--- START GIVEN ENTRIES ---
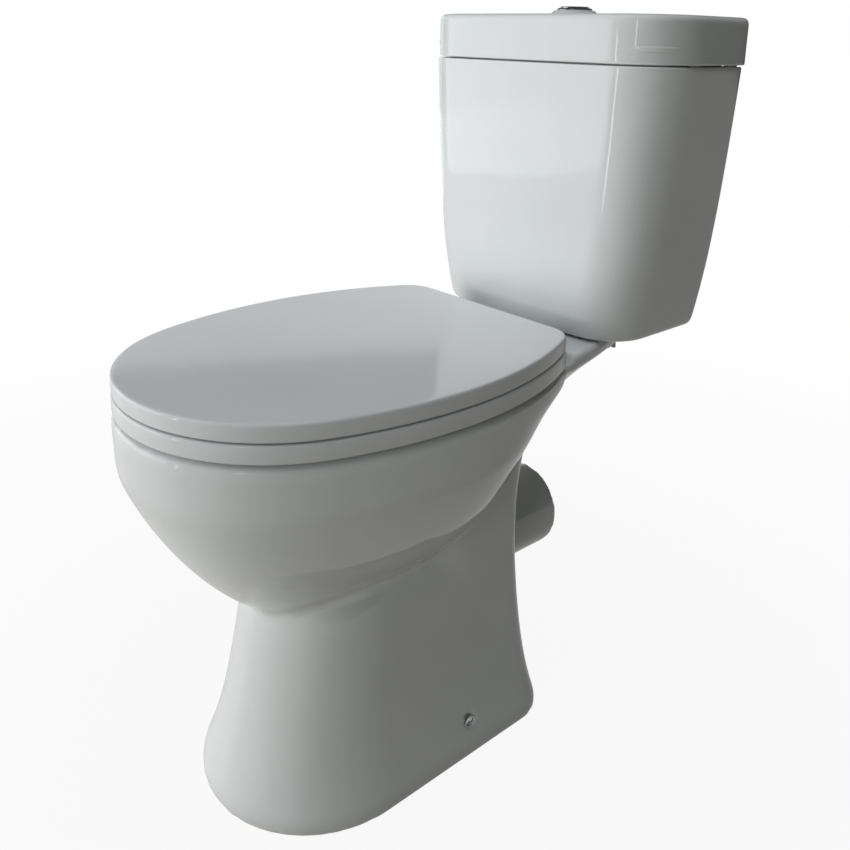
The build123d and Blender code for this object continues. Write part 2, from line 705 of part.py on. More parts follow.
--- END GIVEN ENTRIES ---
--- START GIVEN ENTRIES ---
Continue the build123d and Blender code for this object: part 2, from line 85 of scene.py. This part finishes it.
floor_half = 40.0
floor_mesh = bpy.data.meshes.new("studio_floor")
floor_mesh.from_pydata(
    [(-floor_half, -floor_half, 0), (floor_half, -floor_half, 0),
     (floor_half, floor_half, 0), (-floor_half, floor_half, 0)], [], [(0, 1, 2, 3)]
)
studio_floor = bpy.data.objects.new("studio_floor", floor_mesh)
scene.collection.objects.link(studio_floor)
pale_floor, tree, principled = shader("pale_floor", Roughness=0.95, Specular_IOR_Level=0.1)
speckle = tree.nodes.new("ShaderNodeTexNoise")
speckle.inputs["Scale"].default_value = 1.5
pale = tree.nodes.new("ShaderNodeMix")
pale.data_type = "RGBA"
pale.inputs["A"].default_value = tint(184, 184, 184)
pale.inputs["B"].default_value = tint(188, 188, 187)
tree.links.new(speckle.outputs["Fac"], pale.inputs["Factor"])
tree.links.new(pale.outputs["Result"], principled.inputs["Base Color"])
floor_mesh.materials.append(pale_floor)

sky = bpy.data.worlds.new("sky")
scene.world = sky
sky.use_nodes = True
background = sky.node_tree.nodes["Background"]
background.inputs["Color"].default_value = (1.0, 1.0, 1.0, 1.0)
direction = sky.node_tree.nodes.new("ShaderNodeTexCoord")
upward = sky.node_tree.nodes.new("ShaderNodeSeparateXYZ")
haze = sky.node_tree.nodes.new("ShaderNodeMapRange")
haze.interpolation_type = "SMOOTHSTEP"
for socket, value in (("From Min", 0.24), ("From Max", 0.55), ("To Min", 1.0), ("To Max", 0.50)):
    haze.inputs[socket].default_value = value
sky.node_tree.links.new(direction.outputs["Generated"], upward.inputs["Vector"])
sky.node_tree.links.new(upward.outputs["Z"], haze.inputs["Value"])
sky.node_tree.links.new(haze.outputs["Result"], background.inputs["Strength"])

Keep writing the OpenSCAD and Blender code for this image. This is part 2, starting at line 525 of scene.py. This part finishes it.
--- END GIVEN ENTRIES ---
--- START GIVEN ENTRIES ---
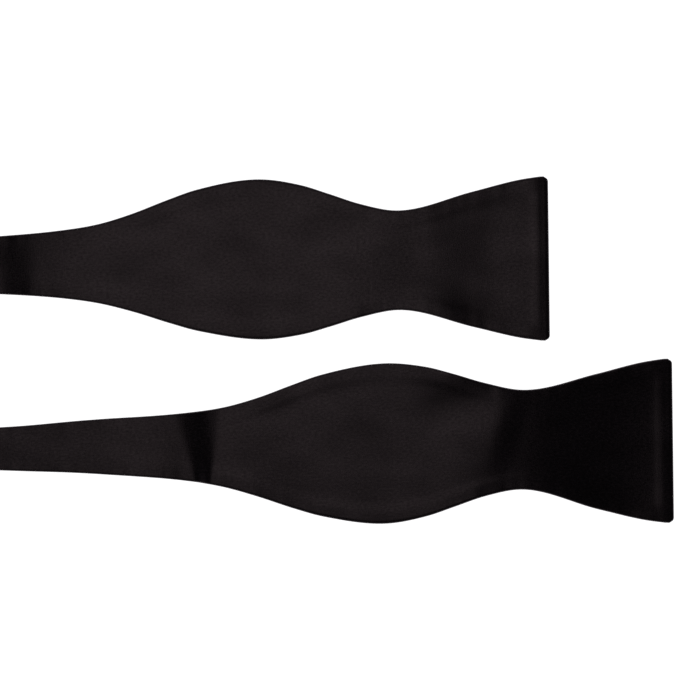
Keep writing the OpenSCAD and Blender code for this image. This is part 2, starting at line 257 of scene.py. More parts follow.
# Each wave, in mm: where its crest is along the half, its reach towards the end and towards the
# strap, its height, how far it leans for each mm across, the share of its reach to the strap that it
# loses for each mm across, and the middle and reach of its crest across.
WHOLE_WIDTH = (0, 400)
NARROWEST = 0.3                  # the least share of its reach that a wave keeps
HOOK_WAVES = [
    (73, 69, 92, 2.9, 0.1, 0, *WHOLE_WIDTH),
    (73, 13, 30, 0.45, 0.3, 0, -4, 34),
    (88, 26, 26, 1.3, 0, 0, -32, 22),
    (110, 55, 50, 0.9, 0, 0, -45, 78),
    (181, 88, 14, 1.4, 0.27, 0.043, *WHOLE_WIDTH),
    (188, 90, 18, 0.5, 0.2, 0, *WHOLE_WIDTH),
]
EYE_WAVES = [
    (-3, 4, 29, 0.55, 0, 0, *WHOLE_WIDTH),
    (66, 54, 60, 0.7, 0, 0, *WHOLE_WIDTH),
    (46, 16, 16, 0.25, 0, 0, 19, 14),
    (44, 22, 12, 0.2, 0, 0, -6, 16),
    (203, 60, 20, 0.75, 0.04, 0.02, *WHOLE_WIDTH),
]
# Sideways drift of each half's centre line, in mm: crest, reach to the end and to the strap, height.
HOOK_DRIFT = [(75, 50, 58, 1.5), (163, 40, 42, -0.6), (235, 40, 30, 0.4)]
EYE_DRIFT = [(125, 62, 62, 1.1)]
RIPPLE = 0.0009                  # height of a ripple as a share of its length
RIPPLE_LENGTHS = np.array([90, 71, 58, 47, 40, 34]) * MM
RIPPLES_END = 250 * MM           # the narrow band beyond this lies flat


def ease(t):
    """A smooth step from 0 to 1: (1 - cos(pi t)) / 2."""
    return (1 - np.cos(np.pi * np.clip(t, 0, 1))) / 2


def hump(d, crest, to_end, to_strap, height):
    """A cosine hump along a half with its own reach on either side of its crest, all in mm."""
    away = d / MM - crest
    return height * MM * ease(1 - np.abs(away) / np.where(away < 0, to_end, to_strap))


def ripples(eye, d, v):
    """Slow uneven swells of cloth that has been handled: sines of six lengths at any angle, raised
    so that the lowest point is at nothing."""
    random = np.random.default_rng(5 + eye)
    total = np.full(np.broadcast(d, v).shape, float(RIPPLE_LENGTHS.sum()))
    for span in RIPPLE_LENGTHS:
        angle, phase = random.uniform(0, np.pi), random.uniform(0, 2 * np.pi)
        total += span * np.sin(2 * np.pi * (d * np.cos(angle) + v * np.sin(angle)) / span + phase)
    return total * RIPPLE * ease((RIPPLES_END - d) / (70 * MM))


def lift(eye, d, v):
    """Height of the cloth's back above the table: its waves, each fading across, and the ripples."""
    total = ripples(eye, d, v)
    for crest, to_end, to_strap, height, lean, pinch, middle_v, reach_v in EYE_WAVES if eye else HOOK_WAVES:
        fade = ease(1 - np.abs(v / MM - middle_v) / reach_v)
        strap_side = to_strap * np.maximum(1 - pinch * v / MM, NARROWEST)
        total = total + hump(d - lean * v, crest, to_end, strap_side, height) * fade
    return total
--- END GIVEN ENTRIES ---
> SHORT EXERCISE
Begin at the line containing "scene.py. More parts follow.", end at the line containing "return height *", and reproduce every line in that range exactly, both ends included.

> THE REPLY
Keep writing the OpenSCAD and Blender code for this image. This is part 2, starting at line 257 of scene.py. More parts follow.
# Each wave, in mm: where its crest is along the half, its reach towards the end and towards the
# strap, its height, how far it leans for each mm across, the share of its reach to the strap that it
# loses for each mm across, and the middle and reach of its crest across.
WHOLE_WIDTH = (0, 400)
NARROWEST = 0.3                  # the least share of its reach that a wave keeps
HOOK_WAVES = [
    (73, 69, 92, 2.9, 0.1, 0, *WHOLE_WIDTH),
    (73, 13, 30, 0.45, 0.3, 0, -4, 34),
    (88, 26, 26, 1.3, 0, 0, -32, 22),
    (110, 55, 50, 0.9, 0, 0, -45, 78),
    (181, 88, 14, 1.4, 0.27, 0.043, *WHOLE_WIDTH),
    (188, 90, 18, 0.5, 0.2, 0, *WHOLE_WIDTH),
]
EYE_WAVES = [
    (-3, 4, 29, 0.55, 0, 0, *WHOLE_WIDTH),
    (66, 54, 60, 0.7, 0, 0, *WHOLE_WIDTH),
    (46, 16, 16, 0.25, 0, 0, 19, 14),
    (44, 22, 12, 0.2, 0, 0, -6, 16),
    (203, 60, 20, 0.75, 0.04, 0.02, *WHOLE_WIDTH),
]
# Sideways drift of each half's centre line, in mm: crest, reach to the end and to the strap, height.
HOOK_DRIFT = [(75, 50, 58, 1.5), (163, 40, 42, -0.6), (235, 40, 30, 0.4)]
EYE_DRIFT = [(125, 62, 62, 1.1)]
RIPPLE = 0.0009                  # height of a ripple as a share of its length
RIPPLE_LENGTHS = np.array([90, 71, 58, 47, 40, 34]) * MM
RIPPLES_END = 250 * MM           # the narrow band beyond this lies flat


def ease(t):
    """A smooth step from 0 to 1: (1 - cos(pi t)) / 2."""
    return (1 - np.cos(np.pi * np.clip(t, 0, 1))) / 2


def hump(d, crest, to_end, to_strap, height):
    """A cosine hump along a half with its own reach on either side of its crest, all in mm."""
    away = d / MM - crest
    return height * MM * ease(1 - np.abs(away) / np.where(away < 0, to_end, to_strap))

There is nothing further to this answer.